In the wake of Charley and Frances, where (if I recall correctly) several

people died because they stayed behind with their animals, I believe there

was some consideration of allowing animals in shelters, or of setting up

animal shelters. Not sure how much progress there’s been there.

Keep up the good work!

–Subject: The pet lovers

My husband and I were talking about this last night (our last night, we live in Tokyo), only to wake up to your comment!

Many people would have to believe their lives were in imminent danger before they would leave their pet behind.
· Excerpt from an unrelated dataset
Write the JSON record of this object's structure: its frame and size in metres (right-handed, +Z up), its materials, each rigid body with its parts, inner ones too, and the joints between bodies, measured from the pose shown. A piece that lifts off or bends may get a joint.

For most of us, the pet is a part of the family and for many elderly people, the pet is their lifeline. Shelters won’t take the pets, the public transportation taking people to shelters won’t take the pets.

If they’ve survived hurricanes before, or watched them on tv, they could very well decide they’d rather take the chance of having their windows blow out than never seeing their pet again….

AND A DISTURBING REAL-LIFE STORY:

Subject: Pets and Evacuations

Rich,

A friend of mine’s son evacuated New Orleans pre-landfall with (gulp) three ferrets in the back seat of his car. Two things: First, apparently it was against the law to just leave your pets behind during a mandatory evacuation. BUT, as this individual found out, when you bug out to a motel in, say, Memphis as he did, there tends to be a dim view taken toward pets. Apparently many hotel chains don’t offer a multi-ferret discount room rate.